— START Exercise inputs —

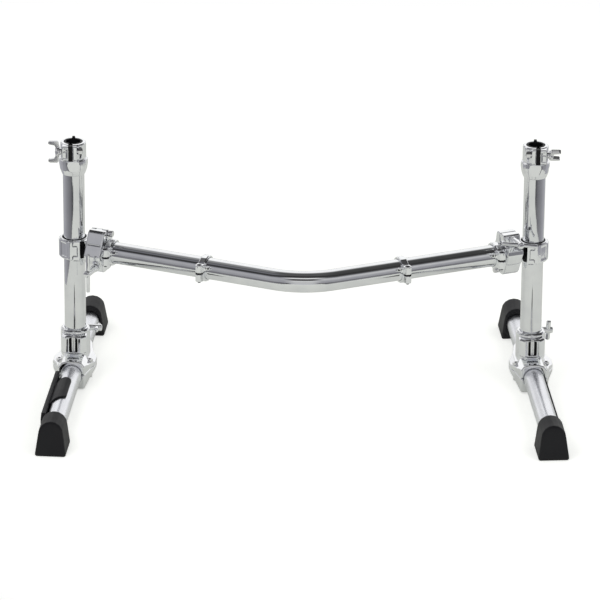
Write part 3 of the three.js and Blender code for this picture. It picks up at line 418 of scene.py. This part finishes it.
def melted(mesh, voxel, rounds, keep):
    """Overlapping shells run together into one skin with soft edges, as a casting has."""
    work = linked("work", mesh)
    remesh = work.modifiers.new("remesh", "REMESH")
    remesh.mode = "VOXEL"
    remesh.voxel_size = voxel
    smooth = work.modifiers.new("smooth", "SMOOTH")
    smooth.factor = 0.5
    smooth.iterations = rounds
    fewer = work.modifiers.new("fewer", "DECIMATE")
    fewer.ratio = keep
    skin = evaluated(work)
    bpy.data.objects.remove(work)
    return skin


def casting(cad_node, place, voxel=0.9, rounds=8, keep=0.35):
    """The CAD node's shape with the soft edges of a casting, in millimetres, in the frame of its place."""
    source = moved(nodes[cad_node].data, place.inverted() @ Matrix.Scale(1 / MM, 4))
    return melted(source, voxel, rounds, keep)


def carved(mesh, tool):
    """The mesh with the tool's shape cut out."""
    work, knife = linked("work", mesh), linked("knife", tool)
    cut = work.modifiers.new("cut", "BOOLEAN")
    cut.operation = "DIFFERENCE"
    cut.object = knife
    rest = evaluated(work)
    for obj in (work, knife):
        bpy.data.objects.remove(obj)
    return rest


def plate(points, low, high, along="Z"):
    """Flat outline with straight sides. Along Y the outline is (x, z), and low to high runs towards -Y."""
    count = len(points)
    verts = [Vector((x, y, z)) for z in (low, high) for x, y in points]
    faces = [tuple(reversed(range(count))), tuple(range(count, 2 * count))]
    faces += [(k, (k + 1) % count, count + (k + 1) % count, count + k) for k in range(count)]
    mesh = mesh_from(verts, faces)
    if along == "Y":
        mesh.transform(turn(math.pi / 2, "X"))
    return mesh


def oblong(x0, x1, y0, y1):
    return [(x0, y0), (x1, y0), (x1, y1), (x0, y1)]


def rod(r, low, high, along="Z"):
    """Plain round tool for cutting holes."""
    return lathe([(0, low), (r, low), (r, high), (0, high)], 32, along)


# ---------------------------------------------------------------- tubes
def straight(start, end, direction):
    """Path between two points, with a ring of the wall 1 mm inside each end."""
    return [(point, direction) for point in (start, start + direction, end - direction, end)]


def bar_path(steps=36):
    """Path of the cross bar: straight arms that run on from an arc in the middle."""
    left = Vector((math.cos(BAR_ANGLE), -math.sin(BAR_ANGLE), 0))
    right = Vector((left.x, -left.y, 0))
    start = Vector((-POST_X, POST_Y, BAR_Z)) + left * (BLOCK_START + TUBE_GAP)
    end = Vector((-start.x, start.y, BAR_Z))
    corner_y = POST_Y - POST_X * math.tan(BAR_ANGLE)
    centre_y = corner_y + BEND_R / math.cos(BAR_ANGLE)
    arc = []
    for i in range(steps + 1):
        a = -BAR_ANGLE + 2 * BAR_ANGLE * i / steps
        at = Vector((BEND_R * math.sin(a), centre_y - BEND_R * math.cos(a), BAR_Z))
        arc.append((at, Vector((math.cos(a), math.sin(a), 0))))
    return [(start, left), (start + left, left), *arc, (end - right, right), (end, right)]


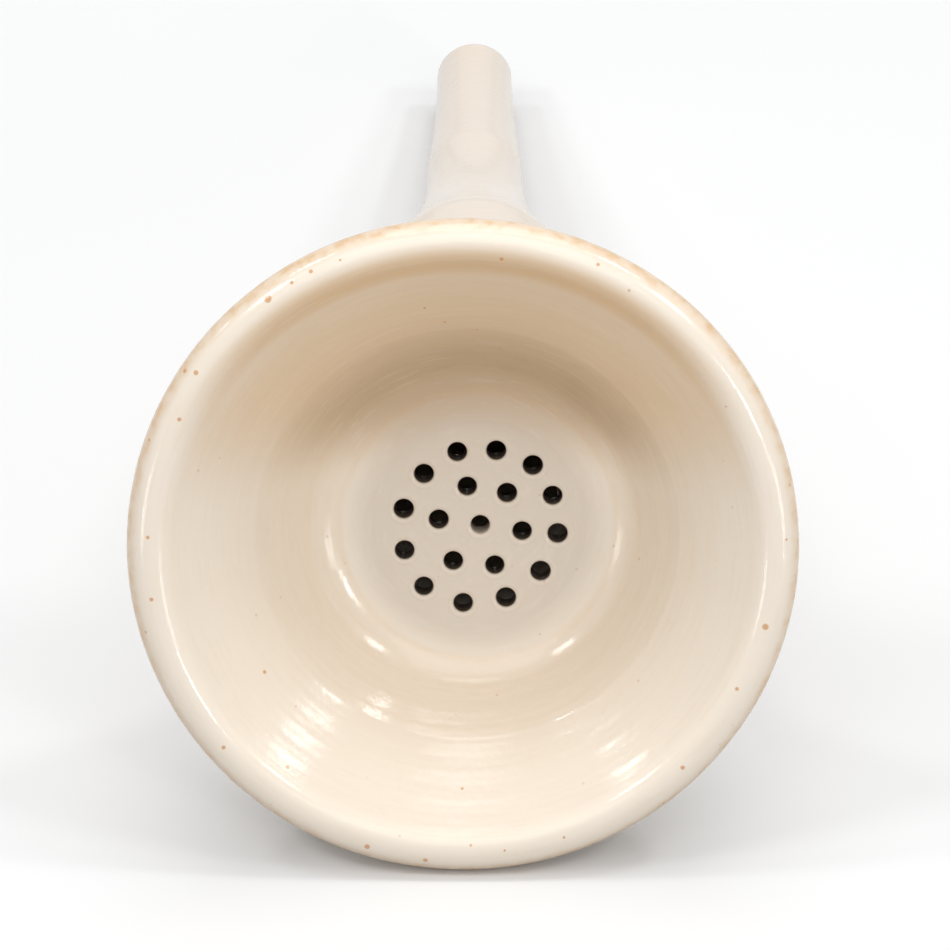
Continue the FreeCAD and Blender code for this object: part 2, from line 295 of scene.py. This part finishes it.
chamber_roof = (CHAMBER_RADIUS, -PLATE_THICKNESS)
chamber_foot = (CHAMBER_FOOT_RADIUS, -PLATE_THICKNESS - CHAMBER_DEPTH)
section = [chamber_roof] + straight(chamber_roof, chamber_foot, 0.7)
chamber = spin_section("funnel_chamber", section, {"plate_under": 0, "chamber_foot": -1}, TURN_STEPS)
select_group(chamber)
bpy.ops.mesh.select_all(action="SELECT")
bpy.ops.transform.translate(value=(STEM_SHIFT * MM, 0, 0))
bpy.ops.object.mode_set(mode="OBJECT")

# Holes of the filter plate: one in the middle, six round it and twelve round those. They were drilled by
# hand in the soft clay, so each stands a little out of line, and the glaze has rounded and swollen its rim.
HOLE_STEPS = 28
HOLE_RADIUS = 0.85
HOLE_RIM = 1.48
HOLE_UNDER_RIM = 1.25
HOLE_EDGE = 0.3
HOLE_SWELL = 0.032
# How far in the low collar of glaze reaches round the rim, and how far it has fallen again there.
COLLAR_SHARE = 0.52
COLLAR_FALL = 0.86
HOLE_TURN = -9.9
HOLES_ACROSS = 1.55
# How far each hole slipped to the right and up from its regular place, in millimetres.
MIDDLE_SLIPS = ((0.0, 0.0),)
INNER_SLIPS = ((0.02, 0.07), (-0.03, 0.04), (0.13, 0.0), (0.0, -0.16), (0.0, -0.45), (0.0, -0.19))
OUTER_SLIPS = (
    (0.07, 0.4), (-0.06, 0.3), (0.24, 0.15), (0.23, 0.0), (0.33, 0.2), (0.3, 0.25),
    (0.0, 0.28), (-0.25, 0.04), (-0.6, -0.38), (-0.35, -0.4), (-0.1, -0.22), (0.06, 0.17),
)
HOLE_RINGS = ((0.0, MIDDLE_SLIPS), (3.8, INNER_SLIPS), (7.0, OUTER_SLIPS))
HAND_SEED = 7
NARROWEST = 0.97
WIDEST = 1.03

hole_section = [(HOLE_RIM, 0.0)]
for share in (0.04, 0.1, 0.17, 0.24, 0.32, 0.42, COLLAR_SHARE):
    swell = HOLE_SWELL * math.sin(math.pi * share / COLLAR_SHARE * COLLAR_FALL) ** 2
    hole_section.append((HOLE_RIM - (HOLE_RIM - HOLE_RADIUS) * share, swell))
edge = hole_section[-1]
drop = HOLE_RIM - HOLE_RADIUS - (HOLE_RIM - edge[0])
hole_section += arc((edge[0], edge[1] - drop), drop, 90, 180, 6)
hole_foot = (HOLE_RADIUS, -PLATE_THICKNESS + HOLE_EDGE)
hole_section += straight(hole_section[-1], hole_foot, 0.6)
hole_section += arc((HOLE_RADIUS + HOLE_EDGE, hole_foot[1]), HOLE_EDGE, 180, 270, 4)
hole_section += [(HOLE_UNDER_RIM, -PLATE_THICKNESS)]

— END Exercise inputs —

[What you will do]: Give the material above again, word for word.

[Response]:
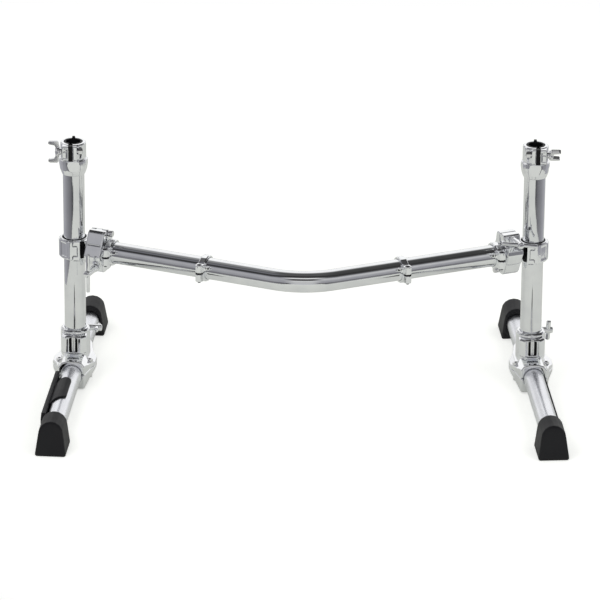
Write part 3 of the three.js and Blender code for this picture. It picks up at line 418 of scene.py. This part finishes it.
def melted(mesh, voxel, rounds, keep):
    """Overlapping shells run together into one skin with soft edges, as a casting has."""
    work = linked("work", mesh)
    remesh = work.modifiers.new("remesh", "REMESH")
    remesh.mode = "VOXEL"
    remesh.voxel_size = voxel
    smooth = work.modifiers.new("smooth", "SMOOTH")
    smooth.factor = 0.5
    smooth.iterations = rounds
    fewer = work.modifiers.new("fewer", "DECIMATE")
    fewer.ratio = keep
    skin = evaluated(work)
    bpy.data.objects.remove(work)
    return skin


def casting(cad_node, place, voxel=0.9, rounds=8, keep=0.35):
    """The CAD node's shape with the soft edges of a casting, in millimetres, in the frame of its place."""
    source = moved(nodes[cad_node].data, place.inverted() @ Matrix.Scale(1 / MM, 4))
    return melted(source, voxel, rounds, keep)


def carved(mesh, tool):
    """The mesh with the tool's shape cut out."""
    work, knife = linked("work", mesh), linked("knife", tool)
    cut = work.modifiers.new("cut", "BOOLEAN")
    cut.operation = "DIFFERENCE"
    cut.object = knife
    rest = evaluated(work)
    for obj in (work, knife):
        bpy.data.objects.remove(obj)
    return rest


def plate(points, low, high, along="Z"):
    """Flat outline with straight sides. Along Y the outline is (x, z), and low to high runs towards -Y."""
    count = len(points)
    verts = [Vector((x, y, z)) for z in (low, high) for x, y in points]
    faces = [tuple(reversed(range(count))), tuple(range(count, 2 * count))]
    faces += [(k, (k + 1) % count, count + (k + 1) % count, count + k) for k in range(count)]
    mesh = mesh_from(verts, faces)
    if along == "Y":
        mesh.transform(turn(math.pi / 2, "X"))
    return mesh


def oblong(x0, x1, y0, y1):
    return [(x0, y0), (x1, y0), (x1, y1), (x0, y1)]


def rod(r, low, high, along="Z"):
    """Plain round tool for cutting holes."""
    return lathe([(0, low), (r, low), (r, high), (0, high)], 32, along)


# ---------------------------------------------------------------- tubes
def straight(start, end, direction):
    """Path between two points, with a ring of the wall 1 mm inside each end."""
    return [(point, direction) for point in (start, start + direction, end - direction, end)]


def bar_path(steps=36):
    """Path of the cross bar: straight arms that run on from an arc in the middle."""
    left = Vector((math.cos(BAR_ANGLE), -math.sin(BAR_ANGLE), 0))
    right = Vector((left.x, -left.y, 0))
    start = Vector((-POST_X, POST_Y, BAR_Z)) + left * (BLOCK_START + TUBE_GAP)
    end = Vector((-start.x, start.y, BAR_Z))
    corner_y = POST_Y - POST_X * math.tan(BAR_ANGLE)
    centre_y = corner_y + BEND_R / math.cos(BAR_ANGLE)
    arc = []
    for i in range(steps + 1):
        a = -BAR_ANGLE + 2 * BAR_ANGLE * i / steps
        at = Vector((BEND_R * math.sin(a), centre_y - BEND_R * math.cos(a), BAR_Z))
        arc.append((at, Vector((math.cos(a), math.sin(a), 0))))
    return [(start, left), (start + left, left), *arc, (end - right, right), (end, right)]


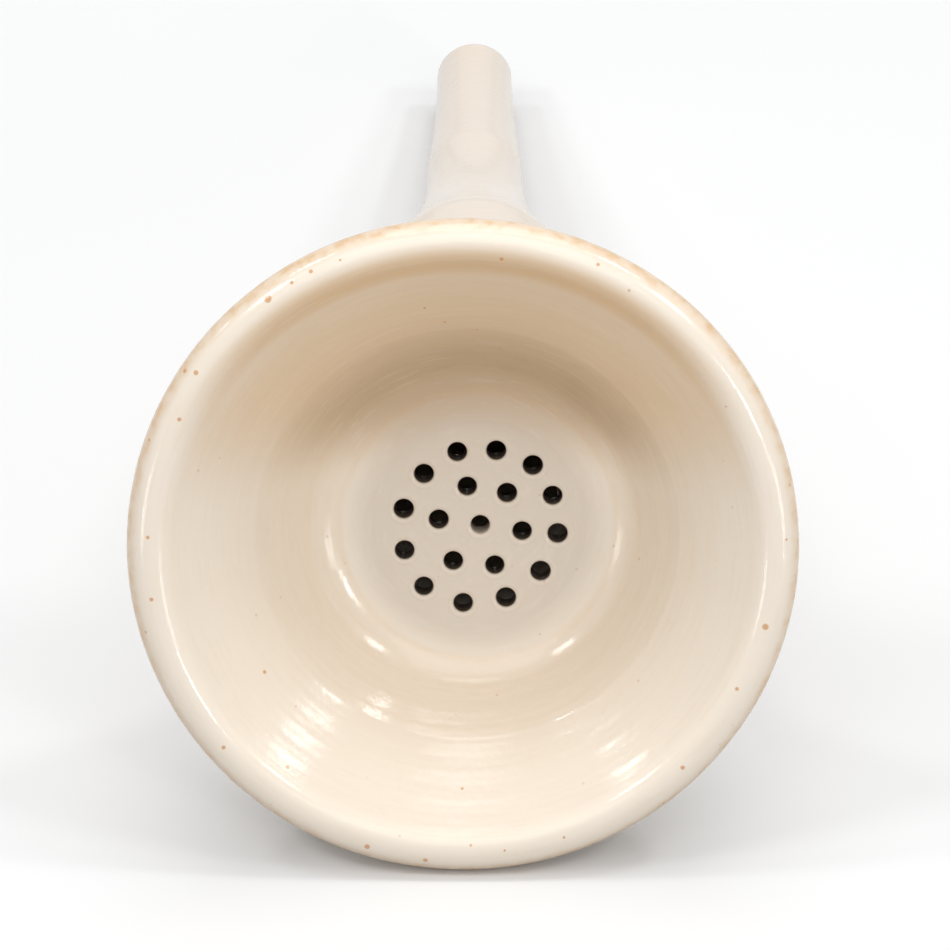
Continue the FreeCAD and Blender code for this object: part 2, from line 295 of scene.py. This part finishes it.
chamber_roof = (CHAMBER_RADIUS, -PLATE_THICKNESS)
chamber_foot = (CHAMBER_FOOT_RADIUS, -PLATE_THICKNESS - CHAMBER_DEPTH)
section = [chamber_roof] + straight(chamber_roof, chamber_foot, 0.7)
chamber = spin_section("funnel_chamber", section, {"plate_under": 0, "chamber_foot": -1}, TURN_STEPS)
select_group(chamber)
bpy.ops.mesh.select_all(action="SELECT")
bpy.ops.transform.translate(value=(STEM_SHIFT * MM, 0, 0))
bpy.ops.object.mode_set(mode="OBJECT")

# Holes of the filter plate: one in the middle, six round it and twelve round those. They were drilled by
# hand in the soft clay, so each stands a little out of line, and the glaze has rounded and swollen its rim.
HOLE_STEPS = 28
HOLE_RADIUS = 0.85
HOLE_RIM = 1.48
HOLE_UNDER_RIM = 1.25
HOLE_EDGE = 0.3
HOLE_SWELL = 0.032
# How far in the low collar of glaze reaches round the rim, and how far it has fallen again there.
COLLAR_SHARE = 0.52
COLLAR_FALL = 0.86
HOLE_TURN = -9.9
HOLES_ACROSS = 1.55
# How far each hole slipped to the right and up from its regular place, in millimetres.
MIDDLE_SLIPS = ((0.0, 0.0),)
INNER_SLIPS = ((0.02, 0.07), (-0.03, 0.04), (0.13, 0.0), (0.0, -0.16), (0.0, -0.45), (0.0, -0.19))
OUTER_SLIPS = (
    (0.07, 0.4), (-0.06, 0.3), (0.24, 0.15), (0.23, 0.0), (0.33, 0.2), (0.3, 0.25),
    (0.0, 0.28), (-0.25, 0.04), (-0.6, -0.38), (-0.35, -0.4), (-0.1, -0.22), (0.06, 0.17),
)
HOLE_RINGS = ((0.0, MIDDLE_SLIPS), (3.8, INNER_SLIPS), (7.0, OUTER_SLIPS))
HAND_SEED = 7
NARROWEST = 0.97
WIDEST = 1.03

hole_section = [(HOLE_RIM, 0.0)]
for share in (0.04, 0.1, 0.17, 0.24, 0.32, 0.42, COLLAR_SHARE):
    swell = HOLE_SWELL * math.sin(math.pi * share / COLLAR_SHARE * COLLAR_FALL) ** 2
    hole_section.append((HOLE_RIM - (HOLE_RIM - HOLE_RADIUS) * share, swell))
edge = hole_section[-1]
drop = HOLE_RIM - HOLE_RADIUS - (HOLE_RIM - edge[0])
hole_section += arc((edge[0], edge[1] - drop), drop, 90, 180, 6)
hole_foot = (HOLE_RADIUS, -PLATE_THICKNESS + HOLE_EDGE)
hole_section += straight(hole_section[-1], hole_foot, 0.6)
hole_section += arc((HOLE_RADIUS + HOLE_EDGE, hole_foot[1]), HOLE_EDGE, 180, 270, 4)
hole_section += [(HOLE_UNDER_RIM, -PLATE_THICKNESS)]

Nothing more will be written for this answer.